[Data provided]
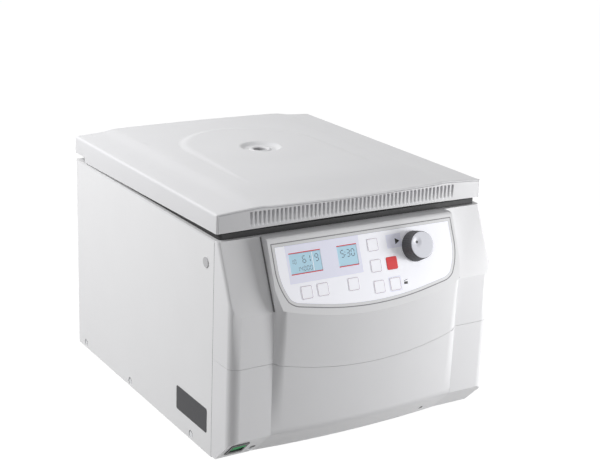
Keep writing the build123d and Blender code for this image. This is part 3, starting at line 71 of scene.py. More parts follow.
# ---------------------------------------------------------------------- finishes
class Grain(Enum):
    """How the skin of a finish is broken up."""

    POWDER_COAT = "powder coat"
    MOULD_TEXTURE = "mould texture"
    BRUSHED = "brushed"
    CAST = "cast"
    POLISHED = "polished"


class Sheet:
    """The node tree of a material or a world, with short calls to add and join nodes."""

    def __init__(self, owner: bpy.types.Material | bpy.types.World) -> None:
        """Clear the owner's nodes and add its output.

        Args:
            owner: Material or world that the nodes belong to.
        """
        owner.use_nodes = True
        self.owner = owner
        self.tree = owner.node_tree
        self.tree.nodes.clear()
        kind = "World" if isinstance(owner, bpy.types.World) else "Material"
        self.output = self.add(f"ShaderNodeOutput{kind}").inputs["Surface"]

    def add(self, kind: str, **sockets: object) -> bpy.types.Node:
        """Add a node.

        Args:
            kind: Blender's name of the node type.
            **sockets: Values for its input sockets, with spaces written as underscores.

        Returns:
            The new node.
        """
        node = self.tree.nodes.new(kind)
        for key, value in sockets.items():
            node.inputs[key.replace("_", " ")].default_value = value
        return node

    def join(self, start: Socket, end: Socket) -> None:
        """Link an output socket to an input socket."""
        self.tree.links.new(start, end)

    def noise(self, size_mm: float, detail: float = 2.0, stretch: Colour = (1.0, 1.0, 1.0)) -> Socket:
        """Noise on the piece's own coordinates.

        Args:
            size_mm: Size of one blotch or grain.
            detail: Octaves of finer noise.
            stretch: Factor on each axis, below one for a longer grain there.

        Returns:
            The socket that gives the noise from 0 to 1.
        """
        mapping = self.add("ShaderNodeMapping", Scale=stretch)
        self.join(self.add("ShaderNodeTexCoord").outputs["Object"], mapping.inputs["Vector"])
        node = self.add("ShaderNodeTexNoise", Scale=1.0 / (size_mm * MM), Detail=detail, Roughness=0.5)
        self.join(mapping.outputs["Vector"], node.inputs["Vector"])
        return node.outputs["Fac"]

    def spread(self, source: Socket, low: float, high: float) -> Socket:
        """Map the middle of a noise onto a range.

        Args:
            source: Socket that gives 0 to 1.
            low: Result at the low end.
            high: Result at the high end.

        Returns:
            The mapped socket.
        """
        node = self.add("ShaderNodeMapRange", From_Min=0.3, From_Max=0.7, To_Min=low, To_Max=high)
        self.join(source, node.inputs["Value"])
        return node.outputs["Result"]

    def greater(self, first: Socket, second: Socket) -> Socket:
        """The greater of two values.

        Args:
            first: Socket of one value.
            second: Socket of the other.

        Returns:
            The socket that gives the greater one.
        """
        node = self.add("ShaderNodeMath")
        node.operation = "MAXIMUM"
        self.join(first, node.inputs[0])
        self.join(second, node.inputs[1])
        return node.outputs[0]

    def seen_directly(self) -> Socket:
        """Tell rays from the camera, a reflection or glass from the rest.

        Returns:
            The socket that gives 1 for them and 0 for the rest.
        """
        rays = self.add("ShaderNodeLightPath").outputs
        plain = self.greater(rays["Is Camera Ray"], rays["Is Glossy Ray"])
        return self.greater(plain, rays["Is Transmission Ray"])

    def blend(self, share: Socket, first: Socket, second: Socket) -> None:
        """Show a mix of two shaders.

        Args:
            share: Socket that gives the second one's share.
            first: The first shader.
            second: The second shader.
        """
        node = self.add("ShaderNodeMixShader")
        for start, end in zip((share, first, second), node.inputs):
            self.join(start, end)
        self.join(node.outputs["Shader"], self.output)


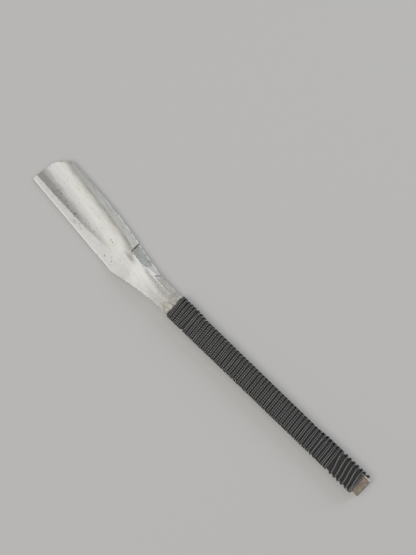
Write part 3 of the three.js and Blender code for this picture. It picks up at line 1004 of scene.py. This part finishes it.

[Written request] Extract the first line above and each line after it up to and including the one with "piece's own coordinates.", please, exactly and with nothing else.

[Completed task]
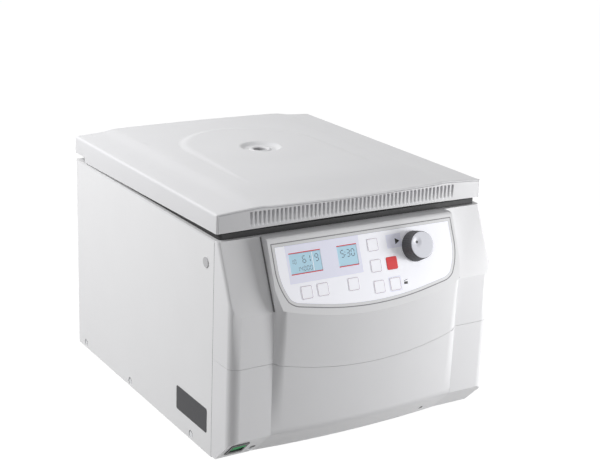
Keep writing the build123d and Blender code for this image. This is part 3, starting at line 71 of scene.py. More parts follow.
# ---------------------------------------------------------------------- finishes
class Grain(Enum):
    """How the skin of a finish is broken up."""

    POWDER_COAT = "powder coat"
    MOULD_TEXTURE = "mould texture"
    BRUSHED = "brushed"
    CAST = "cast"
    POLISHED = "polished"


class Sheet:
    """The node tree of a material or a world, with short calls to add and join nodes."""

    def __init__(self, owner: bpy.types.Material | bpy.types.World) -> None:
        """Clear the owner's nodes and add its output.

        Args:
            owner: Material or world that the nodes belong to.
        """
        owner.use_nodes = True
        self.owner = owner
        self.tree = owner.node_tree
        self.tree.nodes.clear()
        kind = "World" if isinstance(owner, bpy.types.World) else "Material"
        self.output = self.add(f"ShaderNodeOutput{kind}").inputs["Surface"]

    def add(self, kind: str, **sockets: object) -> bpy.types.Node:
        """Add a node.

        Args:
            kind: Blender's name of the node type.
            **sockets: Values for its input sockets, with spaces written as underscores.

        Returns:
            The new node.
        """
        node = self.tree.nodes.new(kind)
        for key, value in sockets.items():
            node.inputs[key.replace("_", " ")].default_value = value
        return node

    def join(self, start: Socket, end: Socket) -> None:
        """Link an output socket to an input socket."""
        self.tree.links.new(start, end)

    def noise(self, size_mm: float, detail: float = 2.0, stretch: Colour = (1.0, 1.0, 1.0)) -> Socket:
        """Noise on the piece's own coordinates.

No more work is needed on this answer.